• Directive
Please restate, exactly as written, the lines running from the beginning of the material through the line that has "0.8, tabGap: 0.1" in it.

• Recorded data
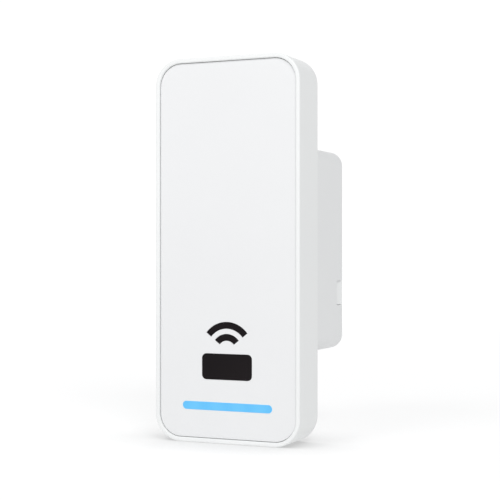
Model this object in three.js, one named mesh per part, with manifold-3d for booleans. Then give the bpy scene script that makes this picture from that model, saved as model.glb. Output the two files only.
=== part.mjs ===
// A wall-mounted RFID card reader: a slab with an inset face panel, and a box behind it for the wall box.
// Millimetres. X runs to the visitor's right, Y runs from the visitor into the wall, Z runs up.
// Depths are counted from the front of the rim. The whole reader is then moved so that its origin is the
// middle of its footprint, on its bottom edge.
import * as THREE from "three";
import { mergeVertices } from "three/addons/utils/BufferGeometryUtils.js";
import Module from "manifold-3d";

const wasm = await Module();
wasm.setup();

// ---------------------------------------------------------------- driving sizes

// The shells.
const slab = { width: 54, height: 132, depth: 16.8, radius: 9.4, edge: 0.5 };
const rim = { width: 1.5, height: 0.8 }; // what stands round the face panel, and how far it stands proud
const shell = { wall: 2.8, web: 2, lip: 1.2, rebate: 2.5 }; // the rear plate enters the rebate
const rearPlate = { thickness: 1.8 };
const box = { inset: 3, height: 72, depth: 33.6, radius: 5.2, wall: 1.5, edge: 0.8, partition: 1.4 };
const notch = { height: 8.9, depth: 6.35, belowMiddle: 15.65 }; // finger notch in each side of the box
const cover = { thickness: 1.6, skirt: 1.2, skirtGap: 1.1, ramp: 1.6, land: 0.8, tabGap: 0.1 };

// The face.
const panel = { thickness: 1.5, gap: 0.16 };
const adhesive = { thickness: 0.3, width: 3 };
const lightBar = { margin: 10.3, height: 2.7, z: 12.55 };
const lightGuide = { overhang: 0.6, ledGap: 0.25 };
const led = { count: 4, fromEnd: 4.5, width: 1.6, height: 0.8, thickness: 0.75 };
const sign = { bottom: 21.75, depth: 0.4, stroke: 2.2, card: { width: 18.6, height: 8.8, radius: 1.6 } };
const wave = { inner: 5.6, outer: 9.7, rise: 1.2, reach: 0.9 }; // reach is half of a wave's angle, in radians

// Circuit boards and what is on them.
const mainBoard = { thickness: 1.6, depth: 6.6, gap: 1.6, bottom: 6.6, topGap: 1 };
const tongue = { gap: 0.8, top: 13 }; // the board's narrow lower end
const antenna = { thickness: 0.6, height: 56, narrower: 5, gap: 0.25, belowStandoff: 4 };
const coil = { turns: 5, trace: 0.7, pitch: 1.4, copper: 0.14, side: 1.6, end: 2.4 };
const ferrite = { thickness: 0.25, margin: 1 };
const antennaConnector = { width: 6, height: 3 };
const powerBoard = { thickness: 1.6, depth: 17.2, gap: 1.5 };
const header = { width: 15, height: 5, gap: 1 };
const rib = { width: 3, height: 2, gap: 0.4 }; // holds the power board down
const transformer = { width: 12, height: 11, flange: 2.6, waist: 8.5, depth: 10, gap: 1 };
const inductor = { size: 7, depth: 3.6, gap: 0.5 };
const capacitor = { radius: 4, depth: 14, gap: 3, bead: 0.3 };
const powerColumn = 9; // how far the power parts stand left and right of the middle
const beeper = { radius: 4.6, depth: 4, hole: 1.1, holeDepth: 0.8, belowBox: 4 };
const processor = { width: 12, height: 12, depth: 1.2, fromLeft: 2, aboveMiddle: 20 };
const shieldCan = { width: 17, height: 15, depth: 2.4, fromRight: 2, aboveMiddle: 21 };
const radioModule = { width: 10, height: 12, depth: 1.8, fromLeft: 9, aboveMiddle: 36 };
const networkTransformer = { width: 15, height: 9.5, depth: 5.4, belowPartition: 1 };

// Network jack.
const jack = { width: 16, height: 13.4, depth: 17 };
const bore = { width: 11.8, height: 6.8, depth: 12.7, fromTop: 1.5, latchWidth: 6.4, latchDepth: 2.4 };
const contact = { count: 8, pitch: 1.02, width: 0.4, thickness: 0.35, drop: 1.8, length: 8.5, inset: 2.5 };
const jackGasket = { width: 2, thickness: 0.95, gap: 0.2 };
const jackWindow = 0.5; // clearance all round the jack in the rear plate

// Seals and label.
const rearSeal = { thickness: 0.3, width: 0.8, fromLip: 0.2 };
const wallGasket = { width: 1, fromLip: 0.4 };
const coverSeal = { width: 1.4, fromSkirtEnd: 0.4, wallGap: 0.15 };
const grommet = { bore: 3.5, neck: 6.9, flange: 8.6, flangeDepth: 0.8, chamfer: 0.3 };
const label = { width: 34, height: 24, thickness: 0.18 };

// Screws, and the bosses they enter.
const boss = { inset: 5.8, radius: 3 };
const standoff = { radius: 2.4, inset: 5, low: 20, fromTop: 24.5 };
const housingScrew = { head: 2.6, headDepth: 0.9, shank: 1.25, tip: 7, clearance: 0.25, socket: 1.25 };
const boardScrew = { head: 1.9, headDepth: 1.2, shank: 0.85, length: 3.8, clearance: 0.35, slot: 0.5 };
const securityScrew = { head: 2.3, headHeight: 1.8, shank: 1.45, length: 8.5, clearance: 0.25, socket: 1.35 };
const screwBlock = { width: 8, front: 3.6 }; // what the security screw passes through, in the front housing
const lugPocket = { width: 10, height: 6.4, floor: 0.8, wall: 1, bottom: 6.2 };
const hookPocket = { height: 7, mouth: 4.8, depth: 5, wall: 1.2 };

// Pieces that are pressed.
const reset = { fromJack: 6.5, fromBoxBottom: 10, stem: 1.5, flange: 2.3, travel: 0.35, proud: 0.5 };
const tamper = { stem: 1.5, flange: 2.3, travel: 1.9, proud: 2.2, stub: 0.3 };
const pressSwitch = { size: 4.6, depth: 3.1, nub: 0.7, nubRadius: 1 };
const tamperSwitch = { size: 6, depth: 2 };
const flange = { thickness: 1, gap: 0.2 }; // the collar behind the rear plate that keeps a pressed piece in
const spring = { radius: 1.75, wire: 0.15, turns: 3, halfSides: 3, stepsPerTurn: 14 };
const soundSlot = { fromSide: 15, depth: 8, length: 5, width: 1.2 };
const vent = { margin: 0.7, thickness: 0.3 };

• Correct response
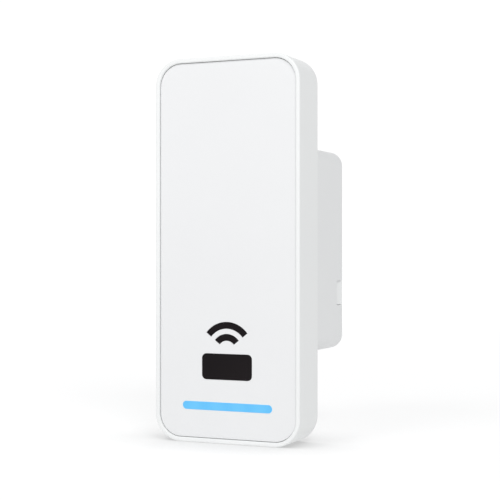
Model this object in three.js, one named mesh per part, with manifold-3d for booleans. Then give the bpy scene script that makes this picture from that model, saved as model.glb. Output the two files only.
=== part.mjs ===
// A wall-mounted RFID card reader: a slab with an inset face panel, and a box behind it for the wall box.
// Millimetres. X runs to the visitor's right, Y runs from the visitor into the wall, Z runs up.
// Depths are counted from the front of the rim. The whole reader is then moved so that its origin is the
// middle of its footprint, on its bottom edge.
import * as THREE from "three";
import { mergeVertices } from "three/addons/utils/BufferGeometryUtils.js";
import Module from "manifold-3d";

const wasm = await Module();
wasm.setup();

// ---------------------------------------------------------------- driving sizes

// The shells.
const slab = { width: 54, height: 132, depth: 16.8, radius: 9.4, edge: 0.5 };
const rim = { width: 1.5, height: 0.8 }; // what stands round the face panel, and how far it stands proud
const shell = { wall: 2.8, web: 2, lip: 1.2, rebate: 2.5 }; // the rear plate enters the rebate
const rearPlate = { thickness: 1.8 };
const box = { inset: 3, height: 72, depth: 33.6, radius: 5.2, wall: 1.5, edge: 0.8, partition: 1.4 };
const notch = { height: 8.9, depth: 6.35, belowMiddle: 15.65 }; // finger notch in each side of the box
const cover = { thickness: 1.6, skirt: 1.2, skirtGap: 1.1, ramp: 1.6, land: 0.8, tabGap: 0.1 };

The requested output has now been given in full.